Machinery orders in Japan unexpectedly rose for the second straight month in a row in July, releasing a preliminary sign that the ailing economy is on a gradual path of improving demand, leading to higher corporate spending.
Japan’s core machinery orders increased at a seasonally adjusted 4.9 percent in July, compared to 8.3 percent in June, data released by the Cabinet Office showed Monday. A median estimate of economists called for a decline of 2.8 percent.
Further, core orders rose 5.2 percent y/y in July. Following the unexpected result, the Cabinet Office has upgraded its assessment of machinery orders, saying they were showing signs of recovery. The report further mentioned that a rise in demand from the non-manufacturing sector had fueled overall demand.
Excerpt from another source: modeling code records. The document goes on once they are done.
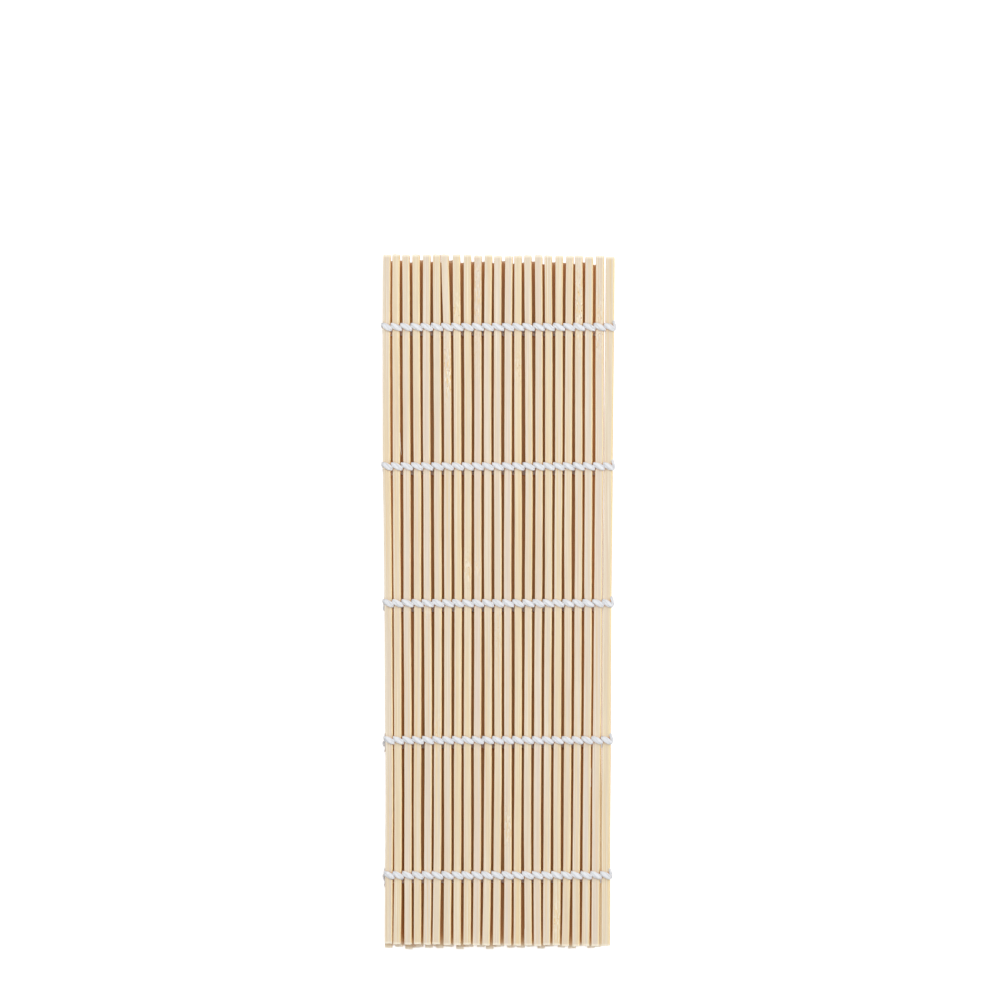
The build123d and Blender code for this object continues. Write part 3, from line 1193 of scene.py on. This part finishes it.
    def whole_cord(self, row: float, face: Face, knot: Vector) -> list:
        """A cord's stretches with its wrap, folds and end added, evenly spaced.

        Args:
            row: how far the row is from the middle one.
            face: the face of the top third that it starts on.
            knot: the middle of the row's knot.

        Returns:
            The stretches, with no gaps between them.
        """
        route = self.cord_route(row, face)
        folds = iter(self.fold_links)
        first = route[0]
        wrap = self.wrap_line(first.points[0], self.slats[first.owner][-1].middle.z)
        girth = np.linspace((self.edge_round, self.edge_round), self.plump_girth(), len(wrap))
        whole = [Stretch(wrap, girth, first.owner)]
        for index, stretch in enumerate(route):
            if stretch is None:
                stretch = self.fold_stretch(route[index - 1], route[index + 1], next(folds))
            whole.append(stretch)
        end = self.knot_line(whole[-1].points[-1], knot, row + self.middle_row[Third.BOTTOM])
        girth = np.linspace(self.plump_girth(), self.cord_shop.edge_girth, len(end))
        whole.append(Stretch(end, girth, whole[-1].owner))
        for stretch in whole:
            stretch.points, stretch.girth = self.cord_shop.resample(stretch.points, stretch.girth)
        return whole

    def runs_of(self, whole: list) -> list:
        """Joins a cord's neighbouring stretches that have one owner.

        Args:
            whole: the cord's stretches.

        Returns:
            Each run's owner, its first point's number, the one after its last and its girths.
        """
        runs = []
        position = 0
        for stretch in whole:
            end = position + len(stretch.points)
            if runs and runs[-1][0] == stretch.owner:
                runs[-1][2:] = [end, np.concatenate([runs[-1][3], stretch.girth[1:]])]
            else:
                runs.append([stretch.owner, position, end, stretch.girth])
            position = end - 1
        return runs

    def build_cords(self, cotton: bpy.types.Material) -> None:
        """Makes every body's cords and the two pieces that bend at each fold.

        Args:
            cotton: the cord material.
        """
        shop = self.cord_shop
        shapes = {}
        knots = self.knot_places()
        for number in range(self.row_count):
            for face in Face:
                whole = self.whole_cord(self.row_at(number), face, knots[number])
                line = np.vstack([whole[0].points] + [stretch.points[1:] for stretch in whole[1:]])
                sideways, outward = shop.frames_along(line)
                travel = travelled(line) + face.value * number * self.row_twist
                for owner, begin, end, girth in self.runs_of(whole):
                    if owner not in shapes:
                        shapes[owner] = shop.new_shape()
                    part = slice(begin, end)
                    frames = (sideways[part], outward[part])
                    shop.sweep(shapes[owner], line[part], frames, girth, travel[part])
        for owner, shape in shapes.items():
            piece = link_object(f"cords_{owner}", mesh_from(shape, f"cords_{owner}"))
            piece.data.materials.append(cotton)
            if owner in frame["bodies"]:
                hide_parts(self.node_of(owner, "cords"))
                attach(piece, owner)
            else:
                self.bend_at_fold(piece, owner)
            log.info("cords on %s: %d faces", owner, len(piece.data.polygons))

    def bend_at_fold(self, piece: bpy.types.Object, owner: str) -> None:
        """Blends a fold's cord between the middle third and the first link after the fold.

        Args:
            piece: the piece that bends.
            owner: the fold's name, with the side that the cord goes round on.
        """
        inner, lapped = self.fold_ends[owner]
        other = self.fold_links[owner.rpartition("_")[0]]
        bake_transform(piece, "middle", other, (inner[0], 0, inner[2]), (lapped[0], 0, lapped[2]))

    def knot_places(self) -> list:
        """The middles of the knots, row by row, from the knots' node.

        Returns:
            The places.
        """
        low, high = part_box("edge_knots")
        middle = (low + high) / 2
        lift = middle.y + self.row_lift
        return [Vector((middle.x, lift + self.row_at(number), middle.z)) for number in range(self.row_count)]

    def build_knots(self, cotton: bpy.types.Material) -> None:
        """Ties each row's cords off: a tight knot of one strand, and two short frayed tails.

        Args:
            cotton: the cord material.
        """
        shape = self.cord_shop.new_shape()
        turn = np.linspace(0, 2 * math.pi, self.knot_points)
        across, up = np.sin(turn) + 2 * np.sin(2 * turn), np.cos(turn) - 2 * np.cos(2 * turn)
        for number, middle in enumerate(self.knot_places()):
            cos, sin = math.cos(self.knot_turn * number), math.sin(self.knot_turn * number)
            loop = np.stack([across * cos - up * sin, across * sin + up * cos, -np.sin(3 * turn)], axis=1)
            line = loop * np.array(self.knot_size) + np.array(middle)
            girth = np.tile(self.knot_girth, (len(line), 1))
            self.cord_shop.sweep(shape, line, self.cord_shop.frames_along(line), girth, travelled(line))
            for way in (-1, 1):
                self.fray_tail(shape, middle, way, random.Random(self.tail_seed + number * 2 + way))
        piece = link_object("edge_knots_tied", mesh_from(shape, "edge_knots_tied"))
        piece.data.materials.append(cotton)
        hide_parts("edge_knots")
        bodies = frame["record"]["behaviour"]["bodies"]
        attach(piece, next(body for body, nodes in bodies.items() if "edge_knots" in nodes))
        log.info("knots: %d faces", len(piece.data.polygons))

    def fray_tail(self, shape: bmesh.types.BMesh, knot: Vector, way: int, chance: random.Random) -> None:
        """Adds one cord's short tail, parted into its yarns.

        Args:
            shape: the knots' bmesh.
            knot: the middle of the knot.
            way: 1 for the tail towards +Y, or -1.
            chance: the tail's own random numbers.
        """
        for yarn in range(self.tail_yarns):
            turn = 2 * math.pi * yarn / self.tail_yarns + chance.uniform(0, self.tail_turn)
            spread = np.array([math.cos(turn), 0, math.sin(turn)]) * self.tail_spread
            length = self.tail_length * chance.uniform(*self.tail_lengths)
            root = np.array(knot) + np.array([0, way * self.tail_root, 0])
            shares = (self.tail_bend, (1, chance.uniform(*self.tail_spreads)))
            spots = [root + np.array([0, way * length * along, 0]) + spread * out for along, out in shares]
            line = self.cord_shop.rounded([root, *spots], self.tail_points)
            frames = self.cord_shop.frames_along(line, side=(1.0, 0.0, 0.0))
            girth = np.tile(self.yarn_girth, (len(line), 1))
            self.cord_shop.sweep(shape, line, frames, girth, np.linspace(0, length, len(line)))

    def build_slats(self, bamboo: bpy.types.Material) -> None:
        """Makes every body's slats.

        Args:
            bamboo: the slats' material.
        """
        template = self.slat_shop.template()
        for body, slats in self.slats.items():
            piece = self.slat_shop.build(f"slats_{body}", slats, template)
            piece.data.materials.append(bamboo)
            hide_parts(self.node_of(body, "slats"))
            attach(piece, body)
            log.info("slats of %s: %d slats, %d faces", body, len(slats), len(piece.data.polygons))

    def build(self) -> None:
        """Makes and dresses the whole mat."""
        self.dress_front()
        self.build_slats(self.bamboo.material())
        cotton = self.cotton.material()
        self.build_cords(cotton)
        self.build_knots(cotton)


@dataclass
class Studio:
    """A white floor, soft light from above and a long lens looking straight down."""

    view_centre: tuple = (0.00042, 0.0356)
    view_width: float = 0.3468
    focus_height: float = 0.01165
    camera_height: float = 1.5
    sensor: float = 36.0
    floor_size: float = 6.0
    world_strength: float = 0.3
    floor_glow: float = 0.55
    floor_paper: tuple = (0.86, 0.86, 0.86, 1)
    white: tuple = (1, 1, 1, 1)
    clip_end: float = 20.0
    softboxes: tuple = (
        ("softbox above", (0.1, 0.35, 1.5), 8.0, 0.85),
        ("softbox right behind", (0.80, 0.55, 0.75), 4.4, 0.6),
        ("softbox right before", (0.80, -0.50, 0.75), 2.6, 0.6),
        ("softbox left behind", (-0.80, 0.55, 0.75), 3.1, 0.6),
        ("softbox left before", (-0.80, -0.50, 0.75), 2.4, 0.6),
    )

    def build(self) -> None:
        """Sets up the floor, the light and the camera."""
        scene = bpy.context.scene
        scene.view_settings.view_transform = "Standard"
        self.lay_floor()
        self.light_world()
        for name, place, power, size in self.softboxes:
            self.hang_softbox(name, Vector(place), power, size)
        self.set_camera()

    def lay_floor(self) -> None:
        """A wide floor that is white to the camera and keeps the mat's shadow."""
        shape = bmesh.new()
        bmesh.ops.create_grid(shape, x_segments=1, y_segments=1, size=self.floor_size / 2)
        floor = link_object("floor", mesh_from(shape, "floor"))
        board = NodeBoard("white floor")
        paper = board.add("BsdfDiffuse", {"Color": self.floor_paper})
        glow = board.add("Emission", {"Color": self.white, "Strength": self.floor_glow})
        lit = board.add("AddShader", {0: paper.outputs[0], 1: glow.outputs[0]})
        path = board.add("LightPath")
        seen = board.math("MAXIMUM", path.outputs["Is Camera Ray"], path.outputs["Is Glossy Ray"])
        shown = board.add("MixShader", {0: seen, 1: paper.outputs[0], 2: lit.outputs[0]})
        board.tree.links.new(shown.outputs[0], board.output.inputs["Surface"])
        floor.data.materials.append(board.material)

    def light_world(self) -> None:
        """An even white sky, pure white where the camera sees it."""
        world = bpy.data.worlds.new("studio")
        bpy.context.scene.world = world
        world.use_nodes = True
        tree = world.node_tree
        background = tree.nodes["Background"]
        path = tree.nodes.new("ShaderNodeLightPath")
        strength = tree.nodes.new("ShaderNodeMapRange")
        strength.inputs[3].default_value = self.world_strength
        strength.inputs[4].default_value = 1.0
        tree.links.new(path.outputs["Is Camera Ray"], strength.inputs[0])
        tree.links.new(strength.outputs[0], background.inputs["Strength"])
        background.inputs["Color"].default_value = self.white

    def hang_softbox(self, name: str, place: Vector, power: float, size: float) -> None:
        """Hangs one square softbox that faces the mat.

        Args:
            name: its name.
            place: where it hangs.
            power: its power in watts.
            size: its side.
        """
        lamp = bpy.data.lights.new(name, "AREA")
        lamp.energy = power
        lamp.size = size
        holder = bpy.data.objects.new(name, lamp)
        holder.location = place
        holder.rotation_euler = (-place).to_track_quat("-Z", "Y").to_euler()
        bpy.context.scene.collection.objects.link(holder)

    def set_camera(self) -> None:
        """A camera straight above, as far and as long as the photograph needs."""
        lens = bpy.data.cameras.new("camera")
        lens.sensor_width = self.sensor
        lens.lens = self.sensor * (self.camera_height - self.focus_height) / self.view_width
        lens.clip_end = self.clip_end
        camera = bpy.data.objects.new("camera", lens)
        camera.location = (*self.view_centre, self.camera_height)
        bpy.context.scene.collection.objects.link(camera)
        bpy.context.scene.camera = camera


def main() -> None:
    """Builds the mat and the studio."""
    mat = Mat(BambooFinish(), CottonFinish(), SlatShop(), CordShop())
    mat.build()
    Studio().build()


if __name__ == "__main__":
    main()
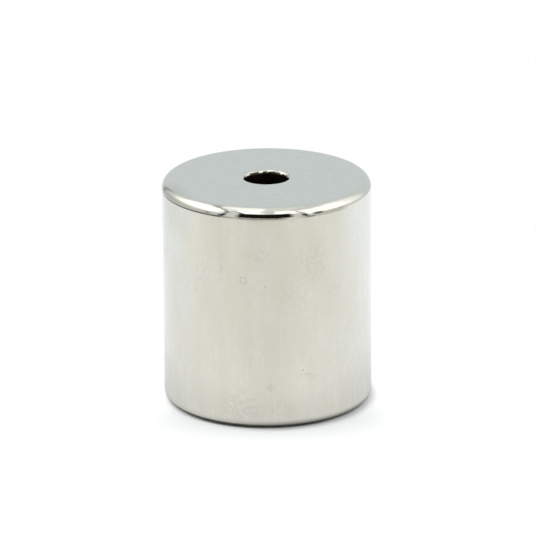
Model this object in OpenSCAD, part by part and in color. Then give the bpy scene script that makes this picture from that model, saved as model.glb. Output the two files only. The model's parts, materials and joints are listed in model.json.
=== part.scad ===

In addition, the increase in orders comes after business investment slumped during the first half of the year, as managers exercised caution amid prevailing economic slowdown in China. Also, concerns about Britain’s decision to leave the European Union had added to the overall cloudy sentiment.
The Japanese economy expanded just 0.2 percent in the second quarter, according to revised estimates released last week. Capital expenditure fell 0.1 percent on the quarter, compared to a preliminary estimate of a 0.4 percent decline.
Meanwhile, Japan Ministry of Economy, Trade and Industry is scheduled to release the industrial production figures on Sep 14, followed by weekly capital flows data from the Ministry of Finance on Sep 15.